Una hora después estábamos buscando conchitas en la playa, luego tomé a Maya de la mano y
entramos al mar. Discretamente la llevaba hacia las olas que nos alejaban de Lucy y
en medio de esa nada nos dábamos besos pequeñitos y arrumacos ingenuos, hasta
que llegaba nuestra chaperona con algún comentario divertido. La tarde
magnífica lastimosamente no se detuvo, Maya debía partir pues sus padres se
preocuparían. El viernes bajaría a La Unión y podía llamarle a la central de
teléfonos y el sábado, podríamos encontrarnos en La Libertad.
El viernes desde
la cabina telefónica de San Pedro, hablamos largamente y el sábado salí de San
Pedro raudo hacia la Libertad. Ella no apareció… Regresé al Arenal agobiado y
luego de unas cervezas comencé a relatar a Miguel mi aventura en el Suspiro, relato
interrumpido por sus exclamaciones caribeñas, ¡chico!, ¡cooooño!, ¡pinga!, ¡cojone´!

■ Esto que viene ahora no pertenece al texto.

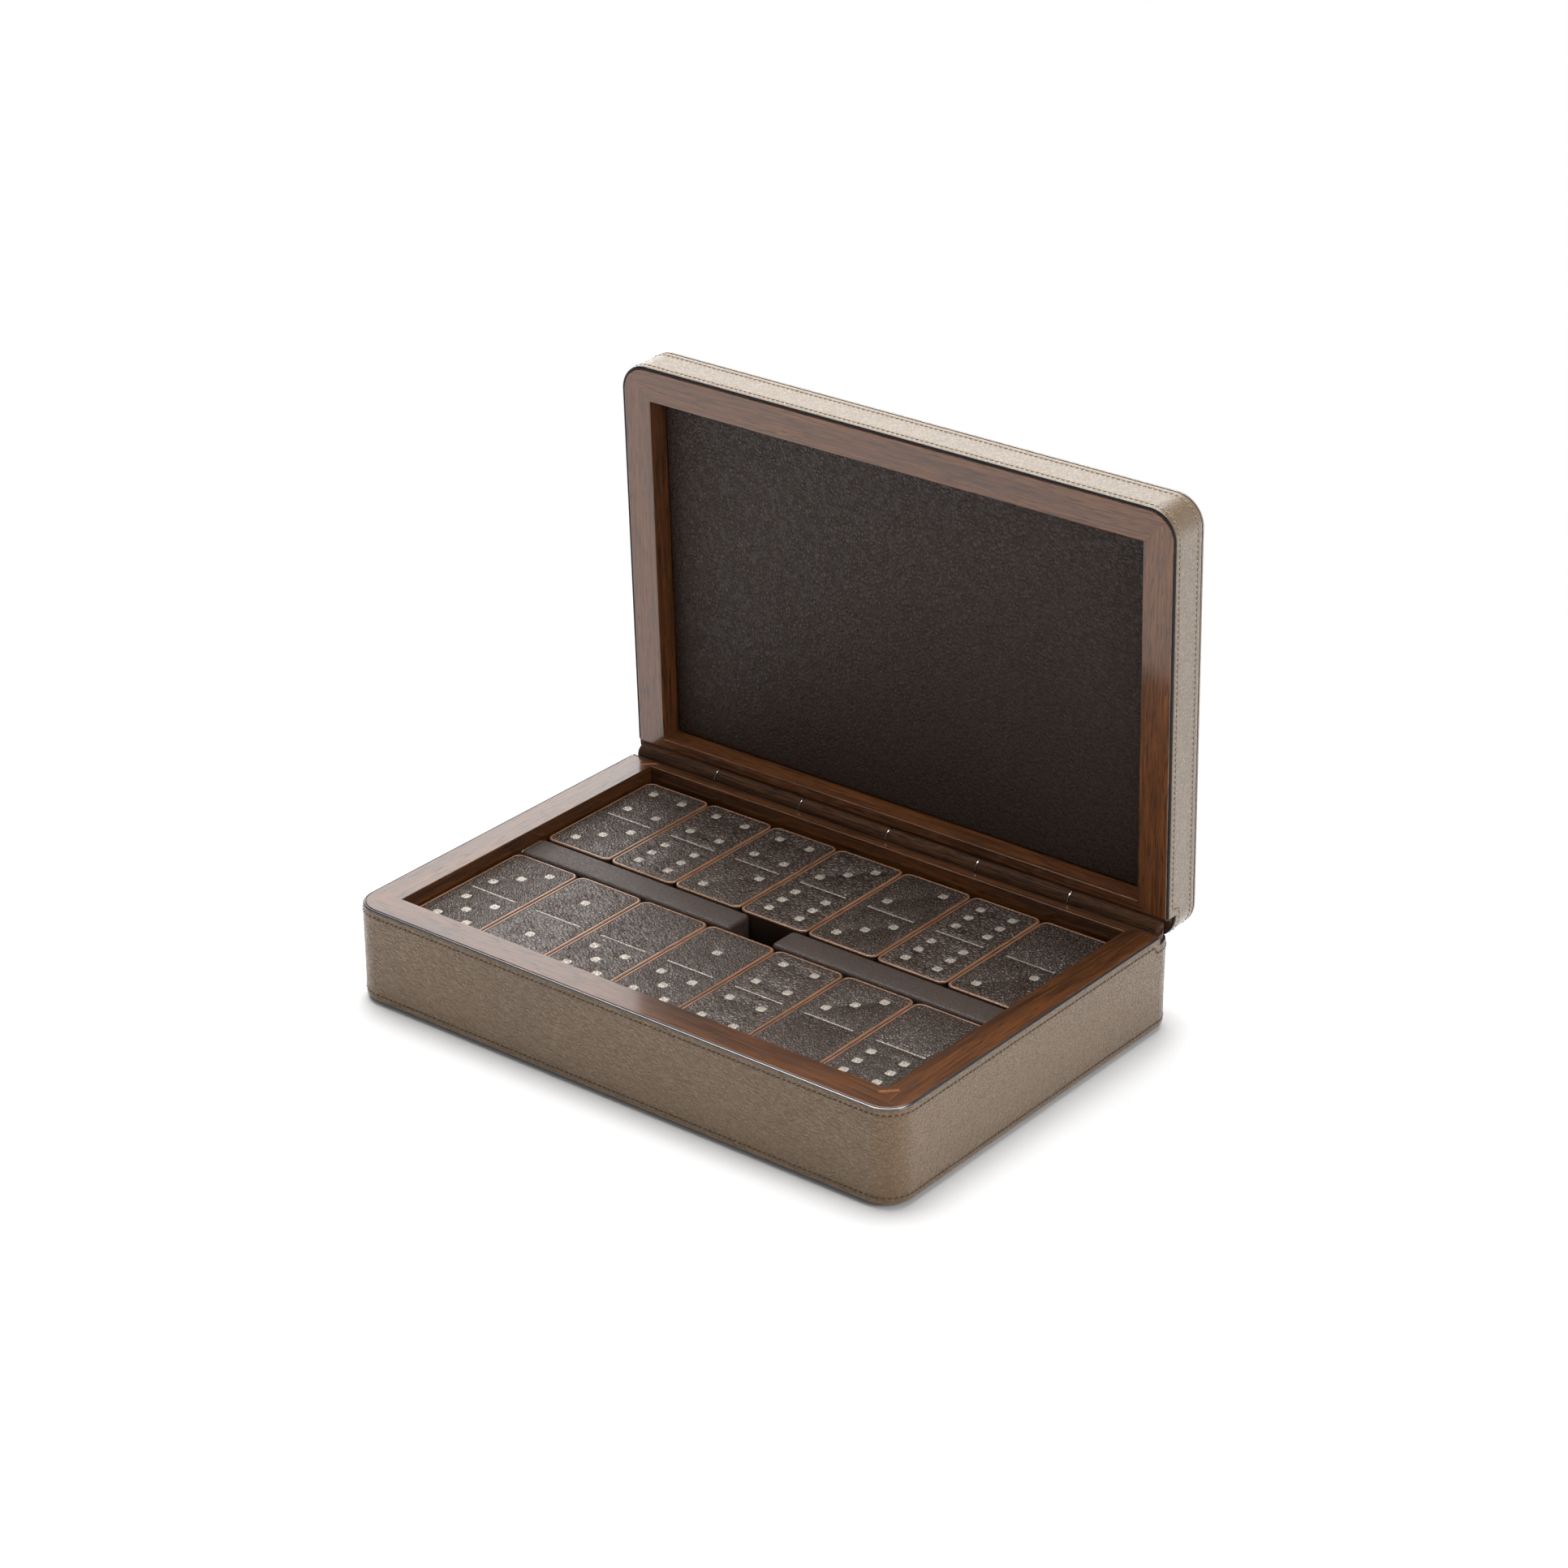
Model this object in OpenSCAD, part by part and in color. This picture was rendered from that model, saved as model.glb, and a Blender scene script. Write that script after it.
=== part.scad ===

Al final me dijo: Asere, lo siento, pero tú no vas a ver más nunca a esa gringa.
Déjate de bobería´ y mete mano a la Lucy que está prendida de ti. La primera
parte del comentario sentencioso me entristeció y la segunda me desarmó.
Desde la oficina
central nos llamaban a los jefes de equipo para trabajar lunes y martes. Allí recibí
una llamada de Lucy que estaba con Maya en el aeropuerto de Guayaquil. Escucharla
de nuevo me emocionó, más aún cuando me dijo que si yo iba, ella cambiaría el pasaje. Respondí que partiría esa misma tarde y me dediqué a contar los minutos que faltaban, sin
atender las indicaciones técnicas. Un par de horas después llamó Lucy de
nuevo, me dijo que el pasaje no cumplió las condiciones de cambio y que Maya tuvo que abordar
de inmediato.
Recordando la
sentencia de Miguel, me puse a escribir una carta (eran los tiempos donde no
existían celulares, las llamadas de larga distancia constaban un ojo de la cara
y el correo electrónico era meramente institucional) y un mes después llegó la respuesta
que terminaba diciendo: Maya, mi nombre, significa ilusión. Soy eso, una
ilusión…
No supe más de
ella hasta doce años después, en que la web me la mostró por casualidad. Su cabello,
ahora castaño, iba recogido en un moño, lucía un nuevo modelo de lentes,
adecuados para una profesora de ciencias en Nueva York.